En quoi ces nouveaux facteurs pourraient-ils influer sur la politique d’Angela Merkel si cette dernière constate que la seule austérité ne suffit plus à alimenter la croissance du pays ?

Si Angela Merkel s’est engagée dans la voie d’une politique d’austérité, ceci s’explique pour deux raisons. D’une part, elle devait convaincre son électorat de la nécessité de la création des mécanismes de sauvetage européens, bien qu’il se soit montré très hostile à cette idée. Deuxièmement, il est vrai que les pays en crise n’ont pas fait preuve d’une très bonne gestion budgétaire après qu’ils ont profité de taux très faibles après la création de la zone euro.

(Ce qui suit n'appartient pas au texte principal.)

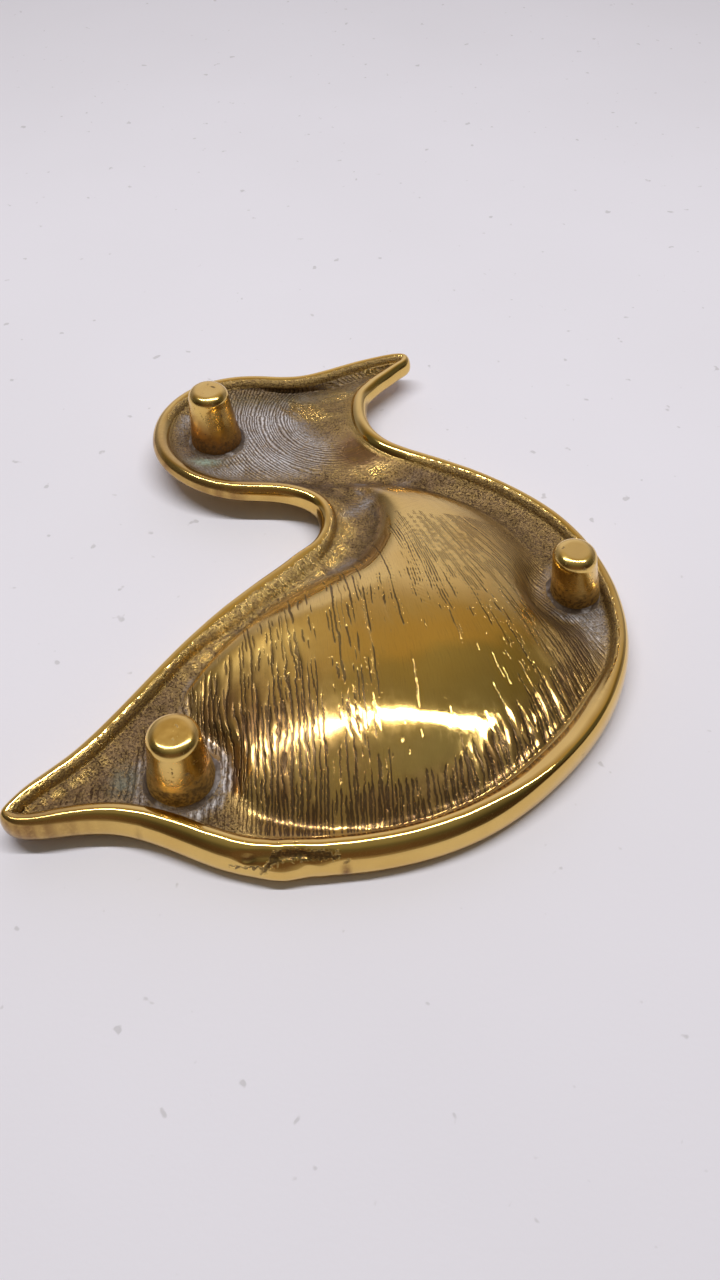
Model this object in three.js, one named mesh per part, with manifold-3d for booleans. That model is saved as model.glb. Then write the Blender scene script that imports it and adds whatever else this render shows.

Tant que le contrôle sur les dépenses publiques reste à la discrétion des États eux-mêmes, s’engager dans la voie d’un soutien sans conditions risquerait de ne rien changer aux enjeux macroéconomiques sous-jacents.

Or le gouvernement Merkel a réalisé les effets de la politique d’austérité : chômage, surtout parmi les jeunes, destruction d’entreprises, etc. Pourtant le problème d’aléa moral persiste : si on laisse plus de souplesse aux gouvernements quant à leur niveau de dette, ceci ne veut en rien dire que les dépenses seront faites d’une manière productive et porteuse d’avenir. Pour dire les choses autrement : se contenter d’augmenter les dépenses publiques ne suffira pas à alimenter la croissance d’un pays ! Au contraire, à long terme les effets seront négatifs.

La France, qui tente depuis trente ans de retrouver la croissance économique par le levier de la dette, n’est pas un exemple rassurant à cet égard. L’accord de la Chancelière passerait alors par une claire volonté des autres pays de s’engager sur une route porteuse d’avenir.

Plus largement quel impact cela peut-il avoir sur les autres pays européens ?

Vu que les effets qui renvoient la croissance économique allemande à la baisse ne sont que très peu liés aux autres pays européens, un changement de la politique de la Chancelière pour cette raison n’est pas à prévoir.